Mais s’il y a une critique à formuler, celle qui vient immédiatement à l’esprit concerne l’interprétation retenue par J. Exélis. Etait-il convenable de traiter sur un mode spectaculaire et léger – aussi séduisant soit-il – un texte dont le contenu, en dehors de quelques pointes d’humour, est avant tout grave puisqu’il présente des boat people haïtiens fuyant une dictature particulièrement violente et cruelle ? J. Exélis a-t-il eu raison d’adopter un parti aussi iconoclaste, d’opter pour un tel mélange des genres ? L’esthétisation du malheur – puisque c’est de cela, au fond, qu’il s’agit – est-elle légitime ? Ce n’est pas la première fois qu’une telle question est soulevée à propos d’une œuvre de fiction. Chacun tranchera suivant sa sensibilité. En ce qui nous concerne, et dans le cas d’espèce, nous considérons que J. Exélis ne s’est pas fourvoyé, ou qu’il s’est heureusement fourvoyé, en prenant acte du fait que, quel que soit le sujet, et qu’il soit traité ou non sur un mode tragique, un spectacle demeure toujours un divertissement. On n’aurait pas admis une comédie sur le texte des Enfants de la mer mais divertissement n’est pas nécessairement comédie.

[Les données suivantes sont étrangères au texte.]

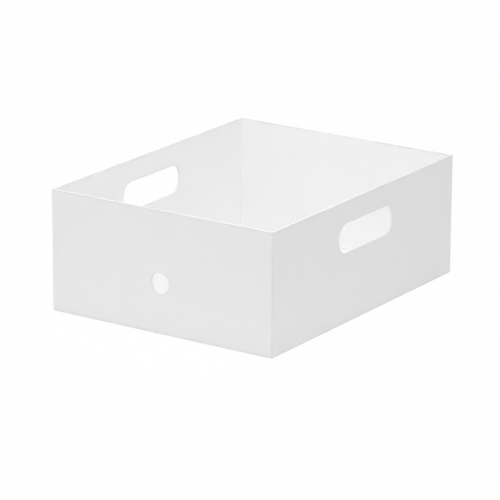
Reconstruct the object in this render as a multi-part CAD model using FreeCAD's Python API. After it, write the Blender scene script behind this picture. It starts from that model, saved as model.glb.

Les Enfants de la mer, d’après Edwige Danticat, mise en scène José Exélis, avec Suzy Singa, Ina Boulangé et Jann Beaudry, Catherine Césaire, Suzy Maniry, Juliette Nguyen, Françoise Prospa. Tropiques Atrium, 12 mars 2016.
(1) Profitons de l’occasion pour rappeler aux lecteurs de Madinin-art que les prochaines « Rencontres pour le lendemain » sont organisées avec et autour de Jocelyne Béroard à la médiathèque de Saint-Esprit, mardi 15 mars 2016 à 19h.